Nauczyciele, którzy brali udział w tym procederze, wystawiali im oceny cząstkowe. Absolwenci, którzy usłyszeli zarzuty to osoby, które widniały na listach jako uczniowie placówki, natomiast w rzeczywistości nie pobierały w niej nauki. Dzięki temu wyłudzali np. świadczenia z ZUS.
Śledztwo prowadzone jest przez policjantów z Wydziału Korupcji KWP w Lublinie pod nadzorem Prokuratury Okręgowej w Zamościu.
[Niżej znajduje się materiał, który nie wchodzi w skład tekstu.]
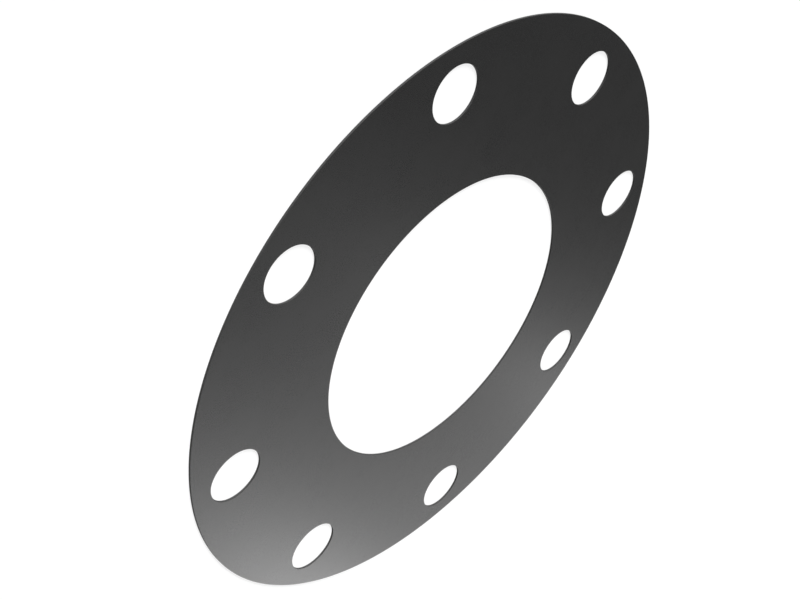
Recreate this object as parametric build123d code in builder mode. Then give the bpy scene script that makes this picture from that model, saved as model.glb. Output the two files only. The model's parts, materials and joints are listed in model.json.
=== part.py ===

Wcześniej zarzuty usłyszała była już dyrektor tej placówki. Kobieta w celu otrzymania wsparcia finansowego dla prowadzonej placówki wielokrotnie przedstawiała władzom samorządowym fałszywe dane. Łącznie kobieta wyłudziła w ten sposób nienależnie około pół miliona złotych.
Kolejne zarzuty, które usłyszała 64-latka, dotyczą poświadczania nieprawdy w wystawianych zaświadczeniach osobom nieuprawnionym. Dzięki temu doszło do wyłudzenia łącznie kilkunastu tysięcy zł z tytułu ubezpieczeń społecznych.